Stated goal: Look through the material below and copy exactly the lines from the line with "sub_parts = [turned_stud()]" to the line with "cad_parts[node].hide_render = cad_parts[node].hide_viewport", those two lines included.

Given material:

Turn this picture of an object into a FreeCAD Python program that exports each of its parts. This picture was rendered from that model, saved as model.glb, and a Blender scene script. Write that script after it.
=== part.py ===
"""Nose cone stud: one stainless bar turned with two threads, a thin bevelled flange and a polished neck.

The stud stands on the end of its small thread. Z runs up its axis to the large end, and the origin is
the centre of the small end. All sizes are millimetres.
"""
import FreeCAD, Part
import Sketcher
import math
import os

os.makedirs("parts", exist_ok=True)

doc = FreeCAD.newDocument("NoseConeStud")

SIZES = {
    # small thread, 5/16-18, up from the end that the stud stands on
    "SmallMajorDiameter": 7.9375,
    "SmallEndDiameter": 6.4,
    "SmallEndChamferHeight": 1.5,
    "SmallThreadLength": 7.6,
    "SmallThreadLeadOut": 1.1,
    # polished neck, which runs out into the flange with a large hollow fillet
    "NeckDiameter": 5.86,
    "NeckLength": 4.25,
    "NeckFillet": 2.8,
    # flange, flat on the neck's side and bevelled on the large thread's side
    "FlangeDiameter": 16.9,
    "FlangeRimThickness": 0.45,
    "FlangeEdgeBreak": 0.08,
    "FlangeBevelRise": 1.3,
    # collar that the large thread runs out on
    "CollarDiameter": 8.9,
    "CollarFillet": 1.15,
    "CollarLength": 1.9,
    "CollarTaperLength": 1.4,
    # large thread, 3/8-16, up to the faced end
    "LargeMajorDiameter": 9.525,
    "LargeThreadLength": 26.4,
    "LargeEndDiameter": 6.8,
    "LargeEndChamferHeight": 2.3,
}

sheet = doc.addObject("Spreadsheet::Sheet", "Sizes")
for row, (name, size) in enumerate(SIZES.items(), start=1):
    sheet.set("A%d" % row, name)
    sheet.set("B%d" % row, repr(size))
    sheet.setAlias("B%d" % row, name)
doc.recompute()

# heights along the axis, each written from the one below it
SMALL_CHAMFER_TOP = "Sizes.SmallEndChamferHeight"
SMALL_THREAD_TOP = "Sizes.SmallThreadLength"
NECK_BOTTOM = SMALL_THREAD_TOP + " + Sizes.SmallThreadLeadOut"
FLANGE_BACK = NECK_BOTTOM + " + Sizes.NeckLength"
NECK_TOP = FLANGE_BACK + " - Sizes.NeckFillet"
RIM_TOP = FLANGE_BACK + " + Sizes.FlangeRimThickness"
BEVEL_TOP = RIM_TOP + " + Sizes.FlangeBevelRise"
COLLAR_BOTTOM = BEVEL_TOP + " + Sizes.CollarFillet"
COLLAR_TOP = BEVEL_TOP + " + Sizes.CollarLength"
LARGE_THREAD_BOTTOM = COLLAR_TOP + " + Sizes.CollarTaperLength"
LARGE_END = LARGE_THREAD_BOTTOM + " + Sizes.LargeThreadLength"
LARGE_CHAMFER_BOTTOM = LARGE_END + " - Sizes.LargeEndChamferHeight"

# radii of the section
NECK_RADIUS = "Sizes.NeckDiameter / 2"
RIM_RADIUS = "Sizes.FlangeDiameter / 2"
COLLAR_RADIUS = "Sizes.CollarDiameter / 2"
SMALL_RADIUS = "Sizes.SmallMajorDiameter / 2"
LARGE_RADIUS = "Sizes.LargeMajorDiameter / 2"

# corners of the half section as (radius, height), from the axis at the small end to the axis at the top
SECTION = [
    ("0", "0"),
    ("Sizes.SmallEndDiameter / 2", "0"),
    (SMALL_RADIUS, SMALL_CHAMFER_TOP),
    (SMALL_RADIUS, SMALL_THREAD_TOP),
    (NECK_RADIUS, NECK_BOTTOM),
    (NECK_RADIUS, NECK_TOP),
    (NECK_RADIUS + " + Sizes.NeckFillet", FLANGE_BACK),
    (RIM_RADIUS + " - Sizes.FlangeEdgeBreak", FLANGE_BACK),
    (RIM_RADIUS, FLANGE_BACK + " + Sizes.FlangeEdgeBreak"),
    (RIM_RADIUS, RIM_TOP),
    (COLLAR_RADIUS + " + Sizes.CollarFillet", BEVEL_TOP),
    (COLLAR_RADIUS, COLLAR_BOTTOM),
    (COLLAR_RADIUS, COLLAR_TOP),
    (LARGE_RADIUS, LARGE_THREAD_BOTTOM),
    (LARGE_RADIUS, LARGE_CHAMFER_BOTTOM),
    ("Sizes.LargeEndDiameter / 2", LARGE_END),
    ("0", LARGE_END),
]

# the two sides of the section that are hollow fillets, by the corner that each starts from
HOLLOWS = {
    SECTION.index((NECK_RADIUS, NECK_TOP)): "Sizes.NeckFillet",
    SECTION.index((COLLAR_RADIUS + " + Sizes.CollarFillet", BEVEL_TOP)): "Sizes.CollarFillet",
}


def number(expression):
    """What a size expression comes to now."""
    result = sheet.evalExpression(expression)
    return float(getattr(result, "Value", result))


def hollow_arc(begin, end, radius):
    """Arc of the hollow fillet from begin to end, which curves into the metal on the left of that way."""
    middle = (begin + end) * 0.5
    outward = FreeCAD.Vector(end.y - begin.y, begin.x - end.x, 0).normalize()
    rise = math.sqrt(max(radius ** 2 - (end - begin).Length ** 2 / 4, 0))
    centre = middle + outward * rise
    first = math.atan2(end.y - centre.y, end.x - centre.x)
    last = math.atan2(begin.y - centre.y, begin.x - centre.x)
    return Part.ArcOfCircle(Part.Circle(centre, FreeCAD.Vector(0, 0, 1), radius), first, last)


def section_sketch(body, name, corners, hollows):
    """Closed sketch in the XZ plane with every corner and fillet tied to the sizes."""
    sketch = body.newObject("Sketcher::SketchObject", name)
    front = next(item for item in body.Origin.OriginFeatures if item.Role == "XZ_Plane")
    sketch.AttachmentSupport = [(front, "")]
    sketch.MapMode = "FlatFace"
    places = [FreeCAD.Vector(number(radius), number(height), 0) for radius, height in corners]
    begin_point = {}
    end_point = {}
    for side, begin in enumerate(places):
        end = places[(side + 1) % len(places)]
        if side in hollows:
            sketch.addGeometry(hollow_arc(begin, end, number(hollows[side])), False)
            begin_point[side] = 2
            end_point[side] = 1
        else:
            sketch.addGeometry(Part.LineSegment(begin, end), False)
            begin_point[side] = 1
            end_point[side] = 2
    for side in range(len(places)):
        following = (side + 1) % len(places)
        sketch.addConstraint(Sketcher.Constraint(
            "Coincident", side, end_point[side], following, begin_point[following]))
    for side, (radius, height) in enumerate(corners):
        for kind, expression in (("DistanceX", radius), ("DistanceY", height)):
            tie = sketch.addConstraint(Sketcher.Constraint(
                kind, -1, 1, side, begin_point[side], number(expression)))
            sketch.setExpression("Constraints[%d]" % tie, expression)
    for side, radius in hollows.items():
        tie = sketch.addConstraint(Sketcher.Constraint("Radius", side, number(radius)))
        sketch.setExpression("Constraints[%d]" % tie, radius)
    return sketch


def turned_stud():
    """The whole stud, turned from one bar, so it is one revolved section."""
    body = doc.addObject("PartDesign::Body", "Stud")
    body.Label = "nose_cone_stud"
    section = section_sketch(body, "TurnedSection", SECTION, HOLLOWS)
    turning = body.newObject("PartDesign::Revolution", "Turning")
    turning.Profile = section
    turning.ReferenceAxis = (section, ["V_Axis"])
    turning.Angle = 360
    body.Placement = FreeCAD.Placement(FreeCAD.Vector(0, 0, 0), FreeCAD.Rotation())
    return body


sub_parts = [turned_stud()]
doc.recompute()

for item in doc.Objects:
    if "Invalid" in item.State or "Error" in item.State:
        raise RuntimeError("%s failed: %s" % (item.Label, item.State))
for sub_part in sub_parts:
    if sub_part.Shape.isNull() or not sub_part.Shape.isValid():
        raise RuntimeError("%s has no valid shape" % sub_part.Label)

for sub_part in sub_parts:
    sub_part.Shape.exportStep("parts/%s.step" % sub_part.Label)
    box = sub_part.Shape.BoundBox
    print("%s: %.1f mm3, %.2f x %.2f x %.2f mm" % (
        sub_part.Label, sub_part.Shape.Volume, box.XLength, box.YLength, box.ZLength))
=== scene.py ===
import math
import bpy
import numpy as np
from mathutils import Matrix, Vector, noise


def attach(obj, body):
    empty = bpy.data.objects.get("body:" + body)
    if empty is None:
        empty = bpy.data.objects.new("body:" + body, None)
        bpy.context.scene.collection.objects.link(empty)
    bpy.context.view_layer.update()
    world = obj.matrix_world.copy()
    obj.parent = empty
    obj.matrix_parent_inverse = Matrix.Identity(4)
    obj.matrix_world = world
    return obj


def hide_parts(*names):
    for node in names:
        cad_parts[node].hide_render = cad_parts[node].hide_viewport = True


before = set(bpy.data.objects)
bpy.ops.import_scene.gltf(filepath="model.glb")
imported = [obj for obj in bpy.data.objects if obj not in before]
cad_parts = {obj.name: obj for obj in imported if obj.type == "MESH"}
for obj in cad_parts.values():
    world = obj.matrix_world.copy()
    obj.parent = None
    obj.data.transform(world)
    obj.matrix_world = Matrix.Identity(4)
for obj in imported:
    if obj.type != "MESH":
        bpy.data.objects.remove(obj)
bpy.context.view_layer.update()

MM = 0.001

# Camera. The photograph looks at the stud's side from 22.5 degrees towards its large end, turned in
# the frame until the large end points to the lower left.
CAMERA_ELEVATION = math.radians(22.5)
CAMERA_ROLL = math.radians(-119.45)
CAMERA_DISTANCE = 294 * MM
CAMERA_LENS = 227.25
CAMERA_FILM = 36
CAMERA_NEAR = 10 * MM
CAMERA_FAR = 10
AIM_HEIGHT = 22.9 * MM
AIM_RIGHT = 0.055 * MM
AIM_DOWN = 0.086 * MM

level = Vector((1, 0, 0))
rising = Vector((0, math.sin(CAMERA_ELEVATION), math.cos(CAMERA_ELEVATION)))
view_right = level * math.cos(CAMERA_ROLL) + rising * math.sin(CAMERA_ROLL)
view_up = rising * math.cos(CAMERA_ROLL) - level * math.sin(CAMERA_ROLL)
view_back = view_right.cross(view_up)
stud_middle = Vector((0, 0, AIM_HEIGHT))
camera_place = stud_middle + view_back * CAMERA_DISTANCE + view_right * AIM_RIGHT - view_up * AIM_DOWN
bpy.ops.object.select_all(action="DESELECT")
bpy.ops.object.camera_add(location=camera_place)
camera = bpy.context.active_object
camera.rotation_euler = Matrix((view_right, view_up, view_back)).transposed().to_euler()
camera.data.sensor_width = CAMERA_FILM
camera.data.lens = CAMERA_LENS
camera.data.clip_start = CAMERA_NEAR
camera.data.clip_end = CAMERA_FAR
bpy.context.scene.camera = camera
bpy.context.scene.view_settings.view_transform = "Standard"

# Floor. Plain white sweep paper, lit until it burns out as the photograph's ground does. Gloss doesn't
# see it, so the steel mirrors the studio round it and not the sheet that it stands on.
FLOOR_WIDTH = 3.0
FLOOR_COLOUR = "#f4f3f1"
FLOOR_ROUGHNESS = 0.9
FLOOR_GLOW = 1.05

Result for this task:
sub_parts = [turned_stud()]
doc.recompute()

for item in doc.Objects:
    if "Invalid" in item.State or "Error" in item.State:
        raise RuntimeError("%s failed: %s" % (item.Label, item.State))
for sub_part in sub_parts:
    if sub_part.Shape.isNull() or not sub_part.Shape.isValid():
        raise RuntimeError("%s has no valid shape" % sub_part.Label)

for sub_part in sub_parts:
    sub_part.Shape.exportStep("parts/%s.step" % sub_part.Label)
    box = sub_part.Shape.BoundBox
    print("%s: %.1f mm3, %.2f x %.2f x %.2f mm" % (
        sub_part.Label, sub_part.Shape.Volume, box.XLength, box.YLength, box.ZLength))
=== scene.py ===
import math
import bpy
import numpy as np
from mathutils import Matrix, Vector, noise


def attach(obj, body):
    empty = bpy.data.objects.get("body:" + body)
    if empty is None:
        empty = bpy.data.objects.new("body:" + body, None)
        bpy.context.scene.collection.objects.link(empty)
    bpy.context.view_layer.update()
    world = obj.matrix_world.copy()
    obj.parent = empty
    obj.matrix_parent_inverse = Matrix.Identity(4)
    obj.matrix_world = world
    return obj


def hide_parts(*names):
    for node in names:
        cad_parts[node].hide_render = cad_parts[node].hide_viewport = True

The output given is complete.